By Roesli Arena
Boston University Statehouse Program
BOSTON – Recreational marijuana sales have soared in 2021 as Massachusetts emerges from the pandemic, however business complications in the industry have remained stagnant.
Massachusetts legalized marijuana in 2016, becoming the seventh state to do so. However, because the state only licensed sales in 2018, the industry has gotten off to a slow start here.
“Right out of the gate the Legislature delayed everything by six months to rewrite the initiatives,” said Jim Borghesani, the communications director of “Yes on 4” in 2016. Massachusetts was the only state to rewrite the law passed by voters on marijuana legalization.
“There’s just been a slower licensing process by the CCC than in other states and for no good reason,” said Borghesani.
The industry then hit major setbacks during the pandemic such as the inclusion of cannabis retailers in Gov. Charlie Baker’s list of non-essential business closures in 2020. This upset many in the industry who were angry that they were forced to close when liquor stores were not.
“We should be treated exactly like a package store,” said public policy law attorney Jim Smith who frequently represents cannabis clients. “In fact our product is far less dangerous, far healthier, and less addictive than alcohol. It’s a clear double standard,” he said.
The closure of these establishments gave the illicit market a lifeline in the state, when the main goal of the CCC and marijuana legalization is to close down these markets and create legal consumers.
“Legal products are tested and safe, no one knows what’s on those street corners,” said Smith, “but with that being said there’s some growth still in there,” in turning the illicit market over into a legal one.
Zoning issues have also been an issue for marijuana license applicants in the state. For one, there cannot be a dispensary within 500 feet of a school. The intended location must also comply with local municipal ordinances on marijuana establishments in their community. The establishments must also abide by host community agreements, which can even include a community impact fee of up to 3%.
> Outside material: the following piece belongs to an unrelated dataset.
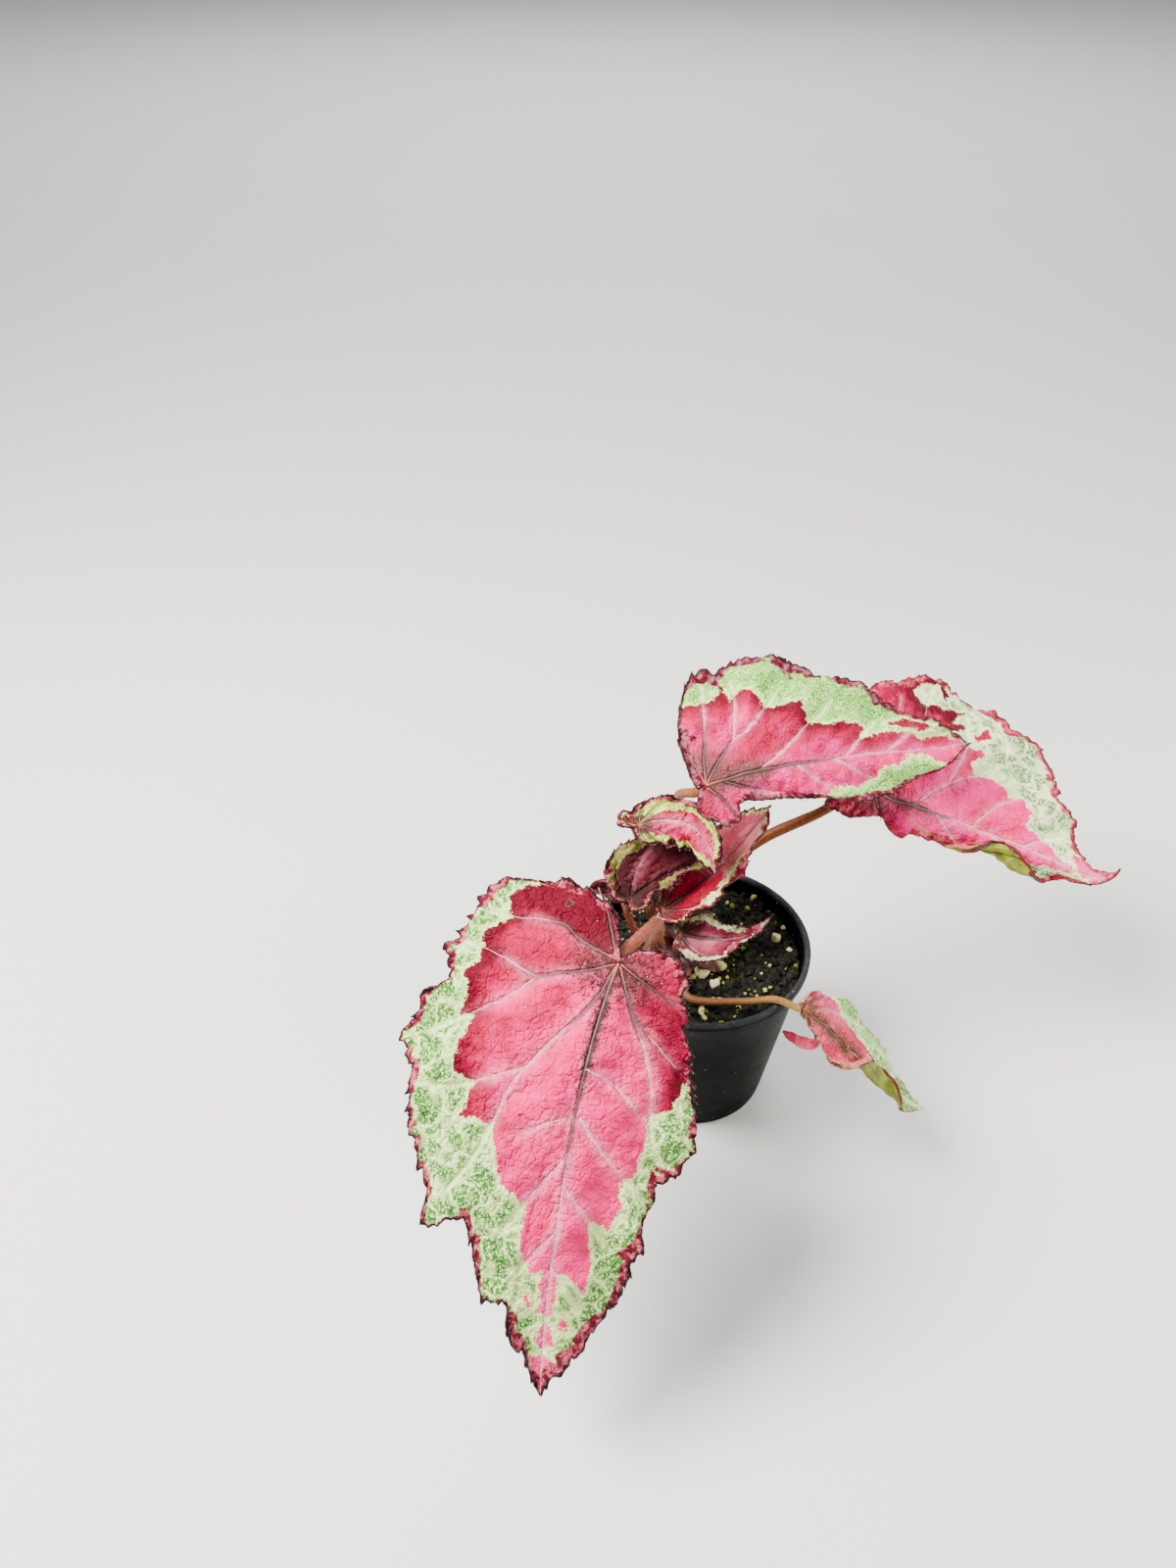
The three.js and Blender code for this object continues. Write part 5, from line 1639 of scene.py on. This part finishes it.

“They have to either spend a fortune to buy a place to begin with or spend a fortune to lease it,” said Smith.
Once an applicant has found a location only then can they start applying for permits. The process must go through the city or town and then they must adhere to the host community agreement with the local select board or city council.
Once the host community agreement is set up, applicants can go to the Cannabis Control Commission to officially start the process of becoming a licensed establishment. According to both Borghesani and Smith some applicants have to wait up to 18 months before they are able to obtain their license, meaning applicants may be paying rent that entire time before even beginning to make a profit.
“At this point you would have to spend anywhere from 1.5 to 2 million dollars just to open a simple retail store without a cultivation license,” said Smith.
The Social Equity Program is one initiative to combat these issues, which was created by the CCC in 2018. The program “creates sustainable pathways into the cannabis industry for individuals most impacted by the War on Drugs, marijuana prohibition, disproportionate arrest, and incarceration.”
But despite the free assistance to individuals interested in getting into the industry, Borghesani and Smith who work with some SEP applicants say it does not cover the monetary portion of the process. Many of the SEP applicants are small operators with less access to capital as compared to other applicants.
“It all comes down to access to capital, there are carrying costs, consultant costs. You can’t go to a bank and get a loan for any of this,” says Borghesani, who’s seen SEP applicants struggle first hand.
Many applicants are still making their way through the process as the CCC continues to review more applicants.
With sales already up, the state’s marijuana sales projections are looking exponential over the next few years. Despite the pandemic negatively affecting other businesses around the state, the cannabis industry has still grown during the pandemic.
According to the Marijuana Policy Project retail cannabis sales in the state have exceeded $1 billion so far this year. This is notable as total sales in 2020 were only $696 million, nearly half of the sales so far this year and it is only October.
The sales prove that the demand is here in Massachusetts for legal marijuana, but meeting that demand has been a long road. There is a limit on how much product consumers can purchase at legal establishments due to the lack of supply.
“Supply is just finally starting to meet demand,” said Borghesani, a positive sign for the industry, even if the state is slower than others throughout the process.
This article was part of a package created by the Boston University Statehouse Program about the effects of the COVID-19 pandemic in Massachusetts.